I’ve never taken an official IQ test, but based on Anne Neville’s website and online tests, I have a 150 or so. My SAT and ACT scores were very good, despite me being so ‘blah’ about them, I almost didn’t take them and when I was in 8th grade, I scored as a college freshman in many subjects. I’m also street smart/adaptive intelligent, you can drop me in the middle of an unknown city (has happened before) and I’ll find my way back. I’m putting myself through college right now and finding it way too easy. (It should get harder when I go to grad school.)

But on the other hand, I can’t organize my thoughts in any manner than makes sense to other people in the written form. (see what I mean?) So on message boards and in essays I come across as a complete idiot. It is frustrating at times, I know what I want to say, but can’t figure out how to say it in a way that others will understand, or I use the wrong words. I don’t respond to most posts that I know the answer to because of this but if it really compells me, I just try anyway. It’s annoying, but it’s never hindered my scholastic abilities or employment, so I’ve learned to live with it. What’s strange is that I score very well in English on all the tests I’ve taken, I got a perfect when I took the entrance test for my latest college. I just can’t get my mind to do it on its own.

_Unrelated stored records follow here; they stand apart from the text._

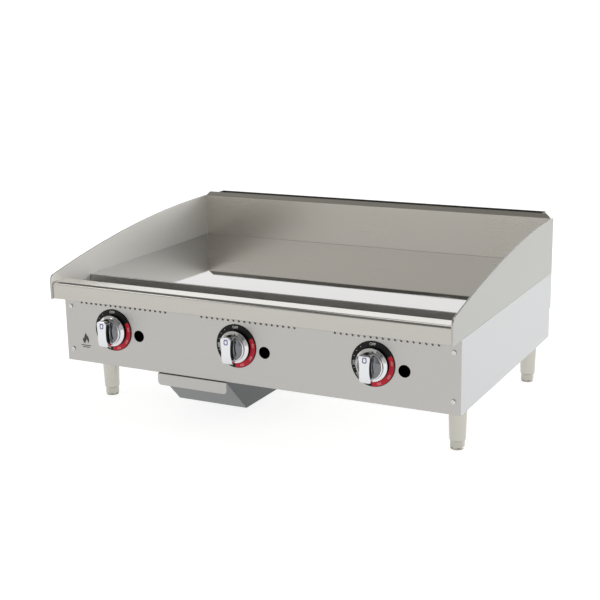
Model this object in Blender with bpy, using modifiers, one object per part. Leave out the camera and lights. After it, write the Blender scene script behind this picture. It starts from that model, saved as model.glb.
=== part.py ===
"""Countertop gas griddle with a flat polished plate, built from its separate pieces.

Metres, +Z up, the front faces -Y. The origin is on the counter under the middle of the whole
outline, so x = 0 is the middle of the width.
"""

import math

import bmesh
import bpy
from mathutils import Matrix
from mathutils import Vector

# Overall sizes
WIDTH = 0.9144  # outer face to outer face
BODY_DEPTH = 0.602  # front panel face to the rear edge of the side panels
SPLASH_REACH = 0.048  # side splashes ahead of the front panel face
INLET_REACH = 0.060  # gas inlet behind the side panels
LEG_HEIGHT = 0.1043  # counter to the underside of the casing
SIDE_HEIGHT = 0.1488  # casing, underside to the seam under the splashes

# General
GAP = 0.0003  # between pieces that touch
SHEET = 0.0015  # casing sheet
SIDE_FLANGE = 0.026  # inward flanges of the side panels
PANEL_FLANGE = 0.018  # rearward flange under the front panel
REAR_FLANGE = 0.008  # forward flanges of the rear panel
REAR_SET_IN = 0.006  # rear panel inside the rear edge of the side panels
NOTCH_DEPTH = 0.008  # step in the rear edge of a side panel
NOTCH_HEIGHT = 0.0662

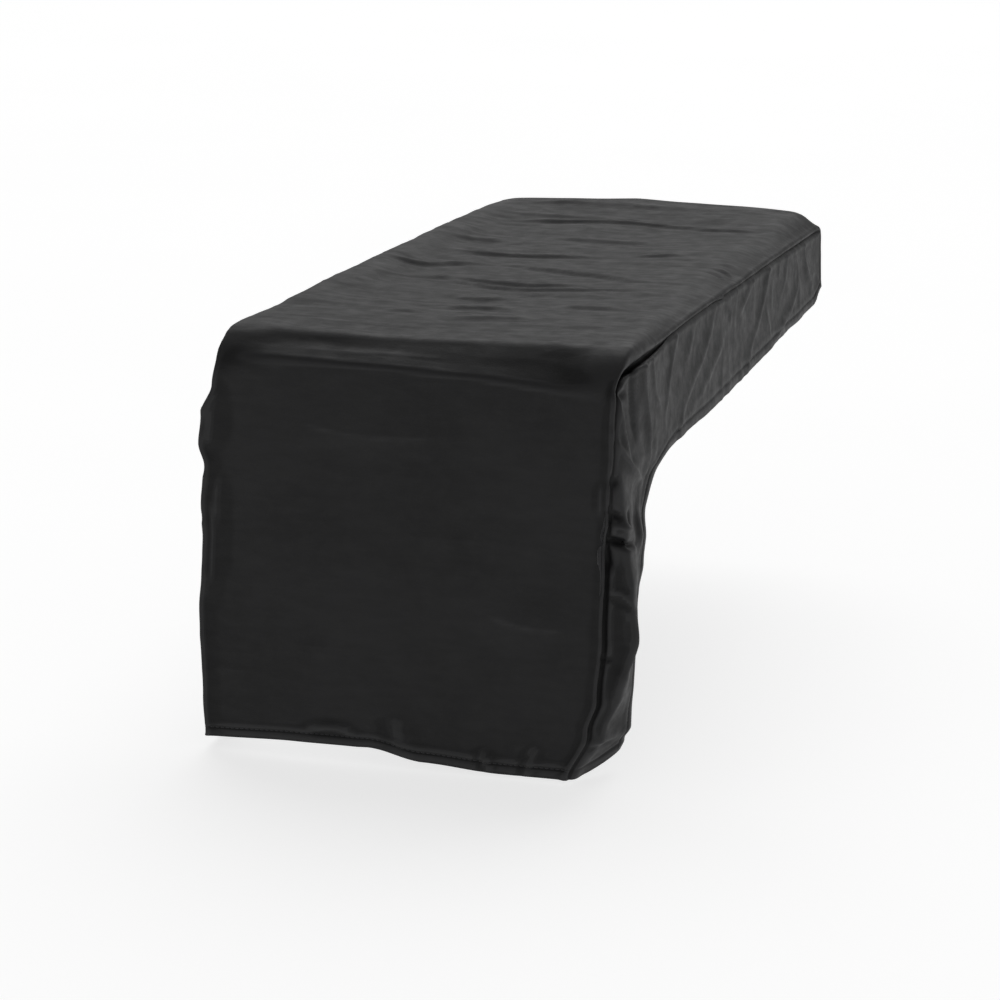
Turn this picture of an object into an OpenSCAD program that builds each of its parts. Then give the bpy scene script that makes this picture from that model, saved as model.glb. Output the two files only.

I believe that there are different types of intelligence and that my types work for me. :slight_smile:

Get the **** out of my head!!!

…the voices inside it are very particular about their personal space…shhh!!! They can hear everything we say!

Not me. I’m not terribly likely to find my way back in a familiar city…

Mwahahahaha! (evil laugh, turning bitter at the end…)

I believe the same thing, and I am very thankful that I was born into a society that values verbal and analytical intelligence as highly as ours does. In a society that valued different types of intelligence above those, I’d probably be considered not too bright.

No idea what my IQ is, and it’s been so long since I took a standardized test, it’d be silly… BUT, according to my last neurologist, I do have the EEG of an imbecile. I’ll let you draw your own conclusions.